When it comes to that slo-mo drawdown, all the numbers turn out to be staggering. They are also a reminder of just how the Pentagon has been fighting its wars in these last years—like a compulsive shopper without a twelve-step recovery program in sight. Whether it’s 3.1 million items of equipment, 2.8 million, or 1.5 million (all numbers cited in one media account or another), whether 341 “facilities” (not including perhaps ten mega-bases which are still operating with tens of thousands of American soldiers, civilians, and private contractors working and living on them) or 290 bases are to be shut down, the numbers from Iraq are simply out of this world.

Where armies once had baggage trains and camp followers, our camp followers now help plant our military in foreign soil, build its housing and defenses, and then supply it with vast quantities of food, water, fuel, and god knows what else. In this way, our troops carry not just packs on their backs, but a total, transplantable society right down to the PXs, massage parlors, food courts, and miniature golf courses.

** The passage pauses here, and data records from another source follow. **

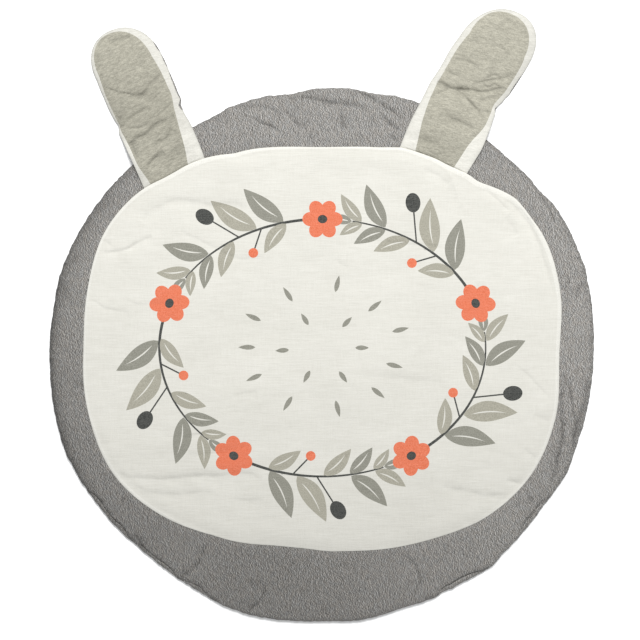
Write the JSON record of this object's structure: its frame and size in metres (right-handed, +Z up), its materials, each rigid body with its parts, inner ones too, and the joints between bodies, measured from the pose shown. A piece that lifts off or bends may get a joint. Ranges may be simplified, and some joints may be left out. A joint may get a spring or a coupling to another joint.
{
  "type": "round nursery rug",
  "caption": "Round padded nursery rug: off-white panel let into a heather-grey filled round, with filled ear flaps that lie over its rim; a child sits or plays on it.",
  "frame": {"origin": "on the floor under the middle of the round, in the flat underside", "axes": "+Z up from the floor, +Y from the middle of the round towards the side with the ears, +X to the right seen from above"},
  "size_m": [0.9509, 1.0701, 0.0218],
  "materials": {
    "grey_jersey": "heather jersey, brushed",
    "white_cotton": "matt woven cotton, printed",
    "ear_cotton": "matt woven cotton, printed"
  },
  "bodies": {
    "root": {"mat_body": "grey_jersey", "top_panel": "white_cotton", "ear_left": "ear_cotton", "ear_right": "ear_cotton"}
  },
  "joints": []
}
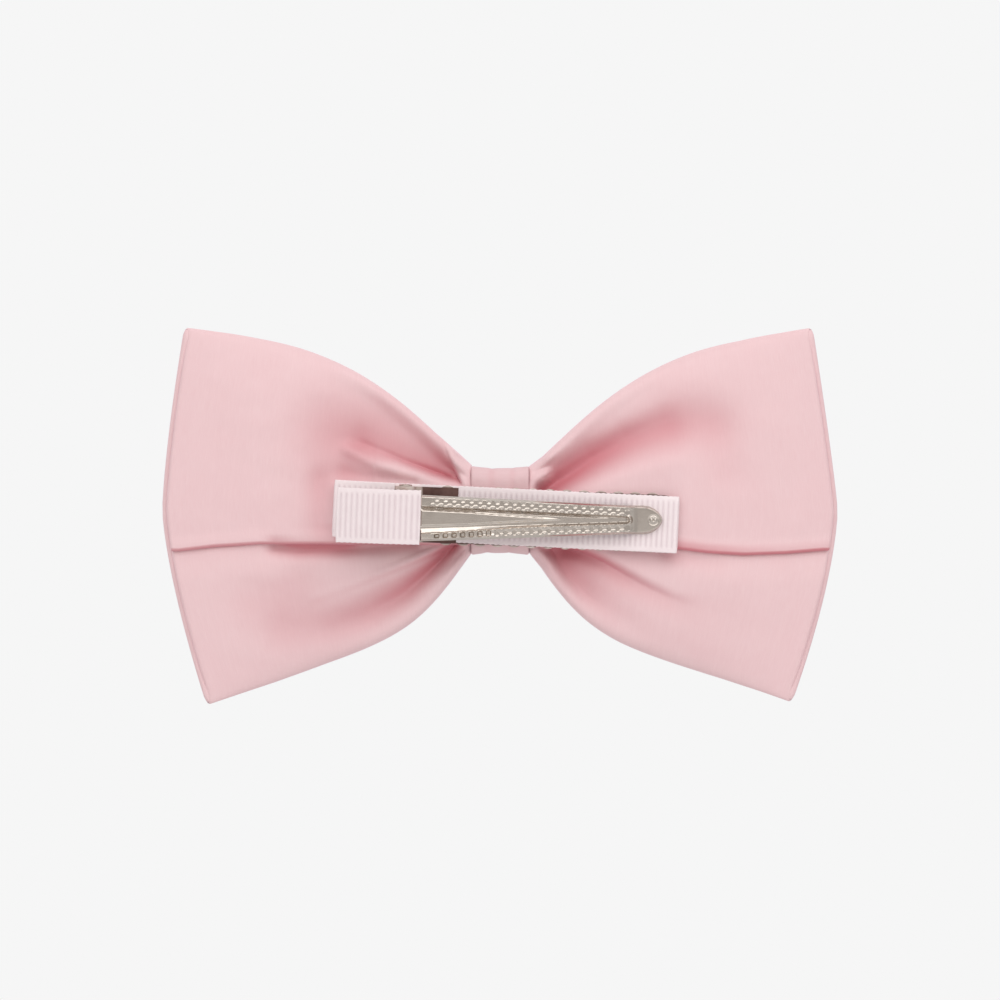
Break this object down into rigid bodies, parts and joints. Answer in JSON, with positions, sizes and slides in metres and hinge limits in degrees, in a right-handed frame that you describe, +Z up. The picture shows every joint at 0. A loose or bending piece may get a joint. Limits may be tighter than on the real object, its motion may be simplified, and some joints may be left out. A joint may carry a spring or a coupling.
{
  "type": "alligator hair clip",
  "caption": "Satin hair bow with a wrapped knot, glued to a ribbon-covered sprung alligator clip whose upper jaw opens on a pin.",
  "frame": {"origin": "on the lined grip face of the lower jaw, under the middle of the bow", "axes": "+X across the bow, towards the jaws' tips; +Z up as worn; +Y away from the head, so the bow's decorative front faces +Y and the clip faces -Y"},
  "size_m": [0.1108, 0.0228, 0.0614],
  "materials": {
    "satin": "satin",
    "grosgrain": "matte",
    "interfacing": "matte",
    "thread": "matte",
    "glue": "satin",
    "nickel_steel": "polished",
    "spring_steel": "satin"
  },
  "bodies": {
    "bow_and_lower_jaw": {"satin_bow": "satin", "left_stiffener": "interfacing", "right_stiffener": "interfacing", "gather_thread": "thread", "knot_band": "satin", "knot_stitches": "thread", "glue_pad": "glue", "lower_jaw": "nickel_steel", "lower_jaw_ribbon": "grosgrain", "pivot_pin": "nickel_steel", "torsion_spring": "spring_steel"},
    "upper_jaw": {"upper_jaw": "nickel_steel", "thumb_ribbon": "grosgrain"}
  },
  "joints": [
    {"name": "jaw_hinge", "type": "hinge", "parent": "bow_and_lower_jaw", "child": "upper_jaw", "pos_m": [-0.0156, -0.0035, 0.0004], "axis": [-0.0349, 0, -0.9994], "range_deg": [0, 34], "stiffness_Nm_per_rad": 0.04, "springref_deg": -45.84, "deforming": ["torsion_spring"]}
  ]
}
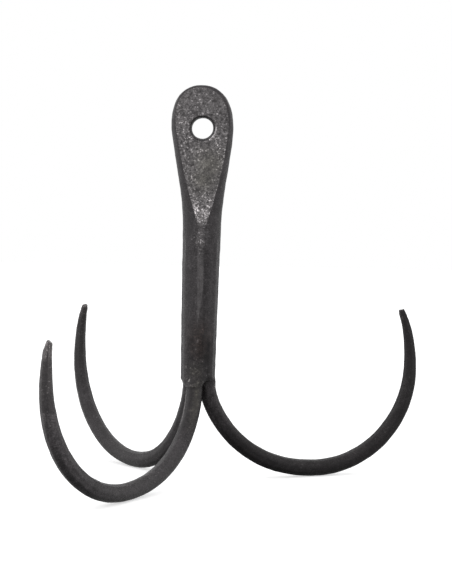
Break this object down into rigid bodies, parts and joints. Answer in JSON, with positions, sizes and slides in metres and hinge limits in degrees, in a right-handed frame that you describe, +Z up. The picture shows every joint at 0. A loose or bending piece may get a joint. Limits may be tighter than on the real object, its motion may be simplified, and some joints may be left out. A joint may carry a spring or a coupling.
{
  "type": "grapnel anchor",
  "caption": "Hand-forged iron grapnel anchor: round shank flattened into a pierced eye at the top, with upturned tapered prongs at the bottom.",
  "frame": {"origin": "on the ground, in the middle of the bounding box; the shank's axis is upright at x -33.1 mm, y +16.8 mm", "axes": "+Z up along the shank towards the eye; the palm's pierced flats face -Y (front) and +Y (back)"},
  "size_m": [0.2807, 0.3003, 0.2975],
  "materials": {
    "shank_iron": "hammered dark forge scale, pitted, brightest on the palm's flats",
    "prong_iron": "smooth dark forge scale, worn bright at the points"
  },
  "bodies": {
    "root": {"shank": "shank_iron", "prong_right": "prong_iron", "prong_rear_left": "prong_iron", "prong_front_left": "prong_iron"}
  },
  "joints": []
}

In Ripley’s terms, if you were to put all the vehicles, equipment, and other materiel we managed to transport to Iraq and Afghanistan “four abreast,” they, too, might stretch on close to forever. And wouldn’t that be an illustration worthy of the old Ripley’s cartoon—all those coffeemakers and porta-potties and Internet cafés, even imported sand that, if more widely known about, might change the phrase “taking coals to Newcastle“ to “bringing sand to Iraq”?

You see, for all the sand Iraq did have, from the point of view of the U.S. military it didn’t have the perfect type for making the miles of protective “blast walls” that became a common feature of the post-invasion landscape. So, according to Stephen Farrell of the
New York Times
, U.S. taxpayer dollars shipped in boatloads of sand from the United Arab Emirates and Qatar to create those 15-ton blast walls at $3,500 a pop. U.S. planners are now evidently wondering whether to ship some of the leftover walls thousands of miles by staggeringly roundabout routes to Afghanistan at a transportation cost of $15,000 each.

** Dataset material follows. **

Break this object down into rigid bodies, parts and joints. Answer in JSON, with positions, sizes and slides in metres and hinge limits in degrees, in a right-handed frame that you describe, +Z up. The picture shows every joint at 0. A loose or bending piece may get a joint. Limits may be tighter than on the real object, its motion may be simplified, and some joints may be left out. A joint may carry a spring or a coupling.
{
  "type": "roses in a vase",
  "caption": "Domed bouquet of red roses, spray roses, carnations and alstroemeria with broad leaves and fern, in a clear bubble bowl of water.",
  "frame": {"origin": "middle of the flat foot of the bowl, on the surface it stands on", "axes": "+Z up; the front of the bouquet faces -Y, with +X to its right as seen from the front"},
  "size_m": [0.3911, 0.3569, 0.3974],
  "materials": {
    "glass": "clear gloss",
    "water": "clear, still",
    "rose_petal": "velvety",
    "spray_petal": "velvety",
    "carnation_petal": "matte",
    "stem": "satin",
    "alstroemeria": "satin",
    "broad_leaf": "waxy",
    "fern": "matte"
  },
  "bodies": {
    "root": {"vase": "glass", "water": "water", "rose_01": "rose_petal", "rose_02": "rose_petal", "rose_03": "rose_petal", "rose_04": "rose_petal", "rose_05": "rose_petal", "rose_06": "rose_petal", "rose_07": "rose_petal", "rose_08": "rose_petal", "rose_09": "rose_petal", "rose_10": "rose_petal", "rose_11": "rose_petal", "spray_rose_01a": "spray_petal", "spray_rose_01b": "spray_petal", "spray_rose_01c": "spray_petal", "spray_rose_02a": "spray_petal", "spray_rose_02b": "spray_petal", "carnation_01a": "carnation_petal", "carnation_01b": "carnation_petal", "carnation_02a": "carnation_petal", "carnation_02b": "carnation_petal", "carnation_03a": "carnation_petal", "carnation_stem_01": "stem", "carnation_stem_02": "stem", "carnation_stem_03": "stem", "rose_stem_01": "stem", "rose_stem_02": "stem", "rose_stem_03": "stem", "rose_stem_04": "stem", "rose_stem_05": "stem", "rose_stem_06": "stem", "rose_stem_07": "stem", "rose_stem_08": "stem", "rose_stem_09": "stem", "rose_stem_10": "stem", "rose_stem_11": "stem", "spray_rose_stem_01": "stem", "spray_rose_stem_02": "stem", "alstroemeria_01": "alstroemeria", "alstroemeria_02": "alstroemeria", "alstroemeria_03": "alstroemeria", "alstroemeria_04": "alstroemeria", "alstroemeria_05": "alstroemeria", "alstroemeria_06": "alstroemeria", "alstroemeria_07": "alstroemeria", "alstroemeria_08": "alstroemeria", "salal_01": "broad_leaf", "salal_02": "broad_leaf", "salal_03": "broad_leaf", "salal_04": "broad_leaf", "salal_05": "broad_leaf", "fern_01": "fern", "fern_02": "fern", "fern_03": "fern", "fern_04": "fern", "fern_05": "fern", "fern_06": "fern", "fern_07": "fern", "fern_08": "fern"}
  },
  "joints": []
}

When it comes to the U.S. drawdown in Iraq and the buildup in Afghanistan, in fact, the numbers, any numbers, are little short of unbelievable.


Believe it or not
, U.S. commanders in our war zones have more than one billion congressionally mandated dollars a year at their disposal to spend on making “friends with local citizens and help[ing] struggling economies.” It’s all socked away in the Commander’s Emergency Response Program. Think of it as a local community-bribery account that, best of all, seems not to require the slightest accountability to Congress for where or how the money is spent.


Believe it or not
(small change department), the Pentagon is planning to spend an initial $50 million from a “$350 million Pentagon program designed to improve the counterterrorism operations of U.S. allies” on Croatia, Georgia, Hungary, Latvia, Lithuania, and Estonia, all of whom, in the latest version of the Coalition of the Billing, just happen to have small numbers of troops deployed in Afghanistan.


Believe it or not
, the Defense Logistics Agency shipped 1.1 million hamburger patties to Afghanistan in the month of March 2010 (nearly doubling the March 2009 figure).


Believe it or not
, the State Department has paid private contractors Triple Canopy $438 million since mid-2005 simply to guard the massive U.S. Embassy in Baghdad. That’s more than half the price tag to build the embassy. Triple Canopy now has 1,800 employees dedicated to embassy protection in the Iraqi capital, mainly Ugandan and Peruvian security guards. At $736 million to build, the embassy itself is a numbers wonder, and has even had its sizeable playing field astroturfed—“the first artificial turf sports field in Iraq”—also assumedly at taxpayer expense.


Believe it or not
, according to Nick Turse, nearly four hundred bases for U.S. troops, CIA operatives, special operations forces, NATO allies, and civilian contractors have already been constructed in Afghanistan, topping the base-building figures for Iraq by about one hundred in a situation where almost every bit of material has to be transported into the country. The base-building spree has yet to end.


Believe it or not
, according to the
Washington Post
, the Defense Department has awarded a contract worth up to $360 million to the son of an Afghan cabinet minister to transport U.S. military supplies through some of the most dangerous parts of Afghanistan—and his company has no trucks. (He hires subcontractors who evidently pay off the Taliban as part of a large-scale protection racket that allows the supplies through unharmed.) This contract is, in turn, part of a $2.1 billion Host Nation Trucking contract whose recipients may be deeply involved in extortion and smuggling rackets, and over which the Pentagon reportedly exercises little oversight.


Believe it or not
, the staggering logistics effort involved in transporting part of the American way of war from Iraq to Afghanistan is now being compared by those involved to Hannibal (not Lecter) crossing the Alps with his cohort of battle elephants, or to that ancient conqueror of conquerors, Alexander the Great (“the largest building boom in Afghanistan since Alexander built Kandahar”).

If war were really a
Believe It or Not
matter, or victory lay in the number of hamburgers transported, the U.S. military would have been the winner long ago. After all, it may be the most product-profligate military with the heaviest “footprint” in history. Though it’s seldom thought strange and rarely commented upon in the United States, the Pentagon practices war as a form of mass consumption and so, not surprisingly, bears a striking resemblance to the society from which it comes. Like the Taliban, it carries its way of life to war on its back.

It’s striking, of course, that all this is happening at a moment when, domestically, small businesses can’t get loans and close to 10 percent of the population is officially out of work, while state governments are desperately scrabbling for every available dollar even as they cut what would once have been considered basic services. In contrast, the Pentagon is fighting its distant wars as if American pockets had no bottoms, the national treasury had no limits, and there was no tomorrow.